Writing is Like a Jigsaw
I didn’t think I’d learn much about life in middle school, but in hindsight I might have learned a bit about writing. One of my best lessons in writing came not in any of my language arts classes, but in woodshop.
Often when writing, especially of things that are difficult to write about, it’s ok — and often necessary — to ask yourself where you are. This is a mental assessment, and not merely an account of the writing process itself (though the two are not unrelated). Over the last two years the subject matter for myself as a writer, scholar, and avid tweeter has been heavy. I’d often find myself lost in thought, subsumed in argument, or otherwise hopelessly distracted. I built a pile of unfinished drafts of half-baked collections of thoughts. In today’s digital world of hot takes and cold methodic reads of pertinent and ever-shifting social issues, those drafts are left to rot as their subject matter quickly expired in the wake.
It wasn’t until very recently that I grew, at least in part, comfortable with this. I lull when I write, not merely as an act of procrastination, but rather self-care. I pause. I breathe. I wander away and come back. Sometimes I calmly reassess. I take a break. I call it quits. I return to try again tomorrow. And here, of course, to return doesn’t necessarily mean to continue.
One interpretation might be that I’m a writer afraid of commitment. That may be true, but in growing comfortable with this, I’ve come to understand that it’s not the worst thing in the world. Instead, one of the best writing tools, like most other tasks in life, is self-care. An over-occupied mind is a burden.
But I already knew this.
In the sixth grade, my middle school made us all take a woodshop class. Hammers, power drills, electric saws. All of the good stuff they could in good conscience allow 30 pre-teens to use with adequate adult supervision. One of those tools was an array of jigsaws that we’d use to fabricate parts for soapbox derby cars that we would end up racing later on.

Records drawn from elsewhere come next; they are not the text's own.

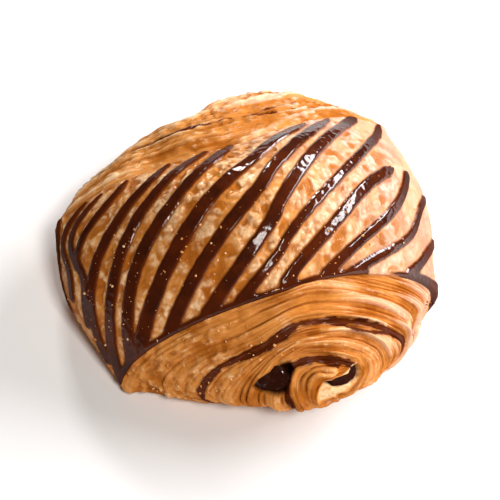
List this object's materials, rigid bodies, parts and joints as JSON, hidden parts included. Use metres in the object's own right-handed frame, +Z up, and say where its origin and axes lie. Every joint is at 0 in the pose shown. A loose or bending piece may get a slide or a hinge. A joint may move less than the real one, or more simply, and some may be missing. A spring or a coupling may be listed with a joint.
{
  "type": "pain au chocolat",
  "caption": "Laminated pastry roll with dark diagonal stripes fused over its crust and chocolate sticks running through it, showing at both ends.",
  "frame": {"origin": "middle of the flat base, at the bottom centre of the bounding box", "axes": "+Z up, the roll lies along Y with its coil end at -Y, X runs across the roll"},
  "size_m": [0.1104, 0.1011, 0.0506],
  "materials": {
    "baked_crust": "golden-brown baked dough, egg-washed, with dark cocoa stripes",
    "chocolate": "dark chocolate, softened to a gloss"
  },
  "bodies": {
    "root": {"pastry": "baked_crust", "baton_left": "chocolate", "baton_right": "chocolate"}
  },
  "joints": []
}
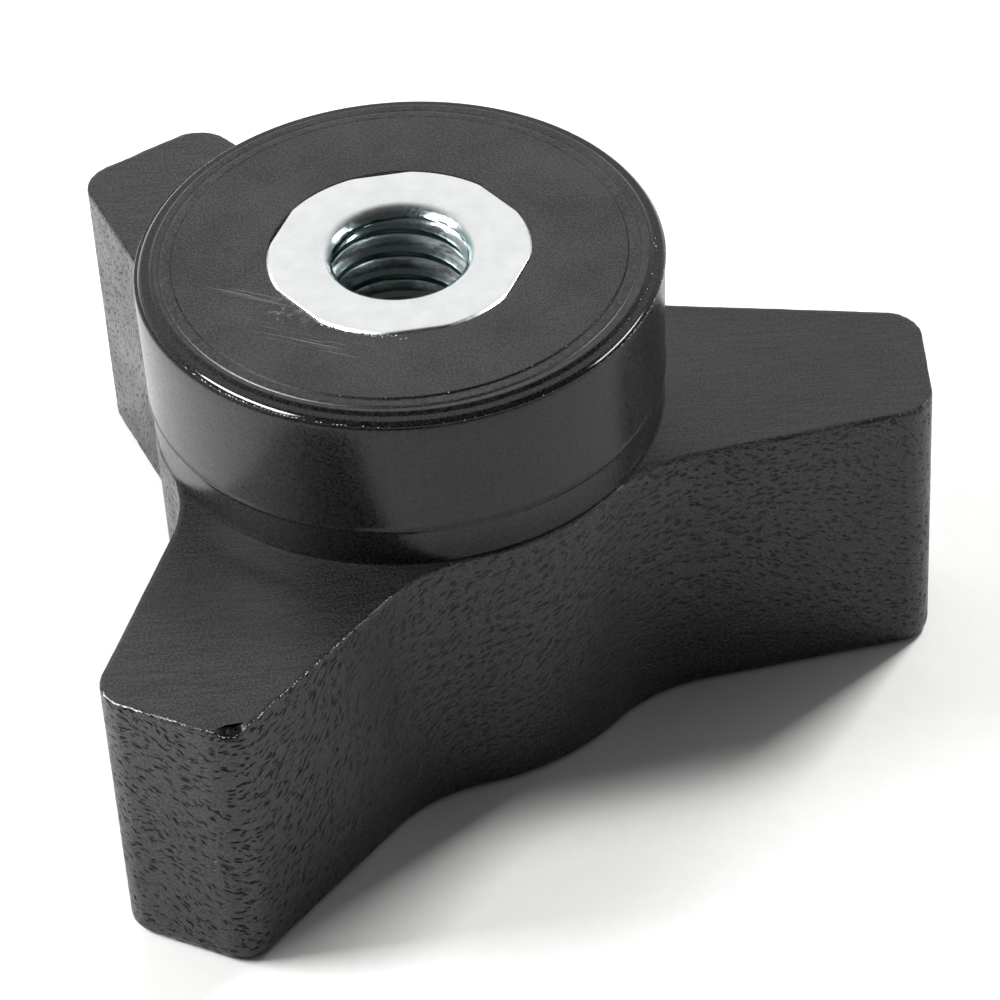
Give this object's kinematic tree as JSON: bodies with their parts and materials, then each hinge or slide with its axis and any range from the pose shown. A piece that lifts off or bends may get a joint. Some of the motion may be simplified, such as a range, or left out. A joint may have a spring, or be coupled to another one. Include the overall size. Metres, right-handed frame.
{
  "type": "three-wing clamping nut",
  "caption": "Black moulded plastic wing nut with a round hub, flat textured wings and a moulded-in threaded steel bush.",
  "frame": {"origin": "centre of the closed face that the nut lies on, on the thread's axis", "axes": "+Z along the thread's axis, out of the threaded hole; one wing lies along +X"},
  "size_m": [0.0409, 0.0466, 0.0242],
  "materials": {
    "black_plastic": "near-black moulded plastic: glossy round hub, fine rubbed wing faces, leather grain on the wing walls",
    "zinc_plated_steel": "bright zinc plating, satin on the end face and shiny in the countersink and thread"
  },
  "bodies": {
    "root": {"knob_moulding": "black_plastic", "threaded_bush": "zinc_plated_steel"}
  },
  "joints": []
}
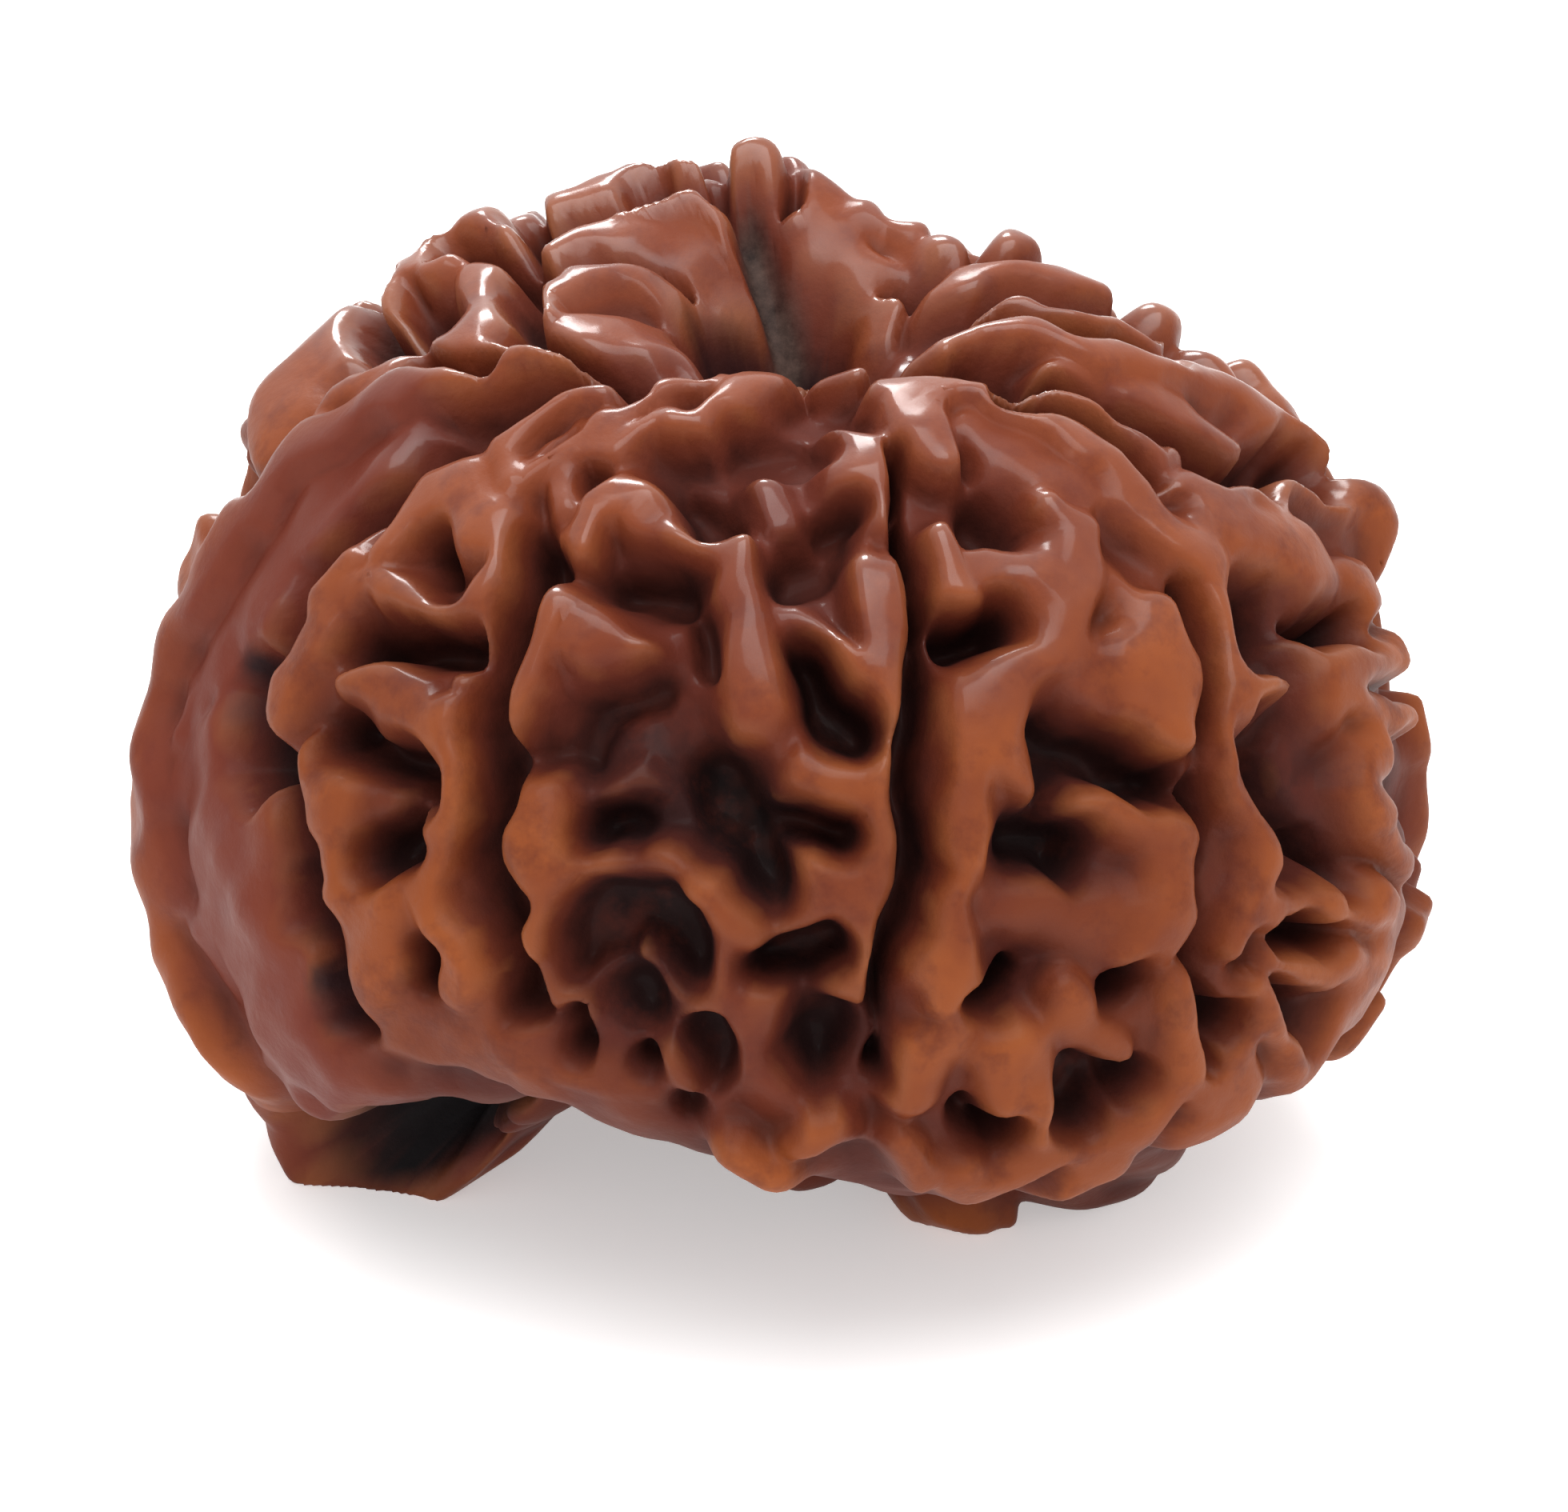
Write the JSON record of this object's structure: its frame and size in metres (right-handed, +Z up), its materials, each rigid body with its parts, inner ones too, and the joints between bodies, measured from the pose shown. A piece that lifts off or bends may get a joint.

The jigsaw wasn’t as straightforward as the other tools, and herein lies its genius. There was a way you kinda had to finesse the jigsaw in order to get it to work for you, instead of fighting it to bend to your will. It had a personality. You and the jigsaw formd a partnership.
I think the jigsaw is a lot like writing.
One’s instinct with the jigsaw, or any saw or other tool for that matter, is to push the wood against the blade all the way through. But this just ruins your cut, and possibly separates you from the top half of your thumb. The trick to a perfect cut, and keeping all 10 of your fingers, is to push the wood ever so slowly, in very small increments. One centimeter in, one centimeter out. This is because the vibrations of the saw shift the alignment of the wood with every push. And these slight shifts are only noticeable when it’s too late.
Similar to the jigsaw, when you write it’s sometimes best to move slowly, inching your way to a goal with patience and deliberation. And then, when you feel that you’ve lost your way, or feel that the burden of your work weighs heavy, take the time to step back and reassess, both the writing process and yourself. This at the very least to gain perspective and avoid (unnecessary) frustration. Writing is hard. Writing is mean. It can be discouraging, confusing, exasperating. Much of this is built into the task. Writing is rewarding in part because it isn’t easy. But it shouldn’t be unnecessarily difficult, either. The goal, then, is to minimize the unnecessary frustration. Otherwise, you don’t know where you are, or why you’re there.
Sometimes we forget to do that. This is a reminder to myself.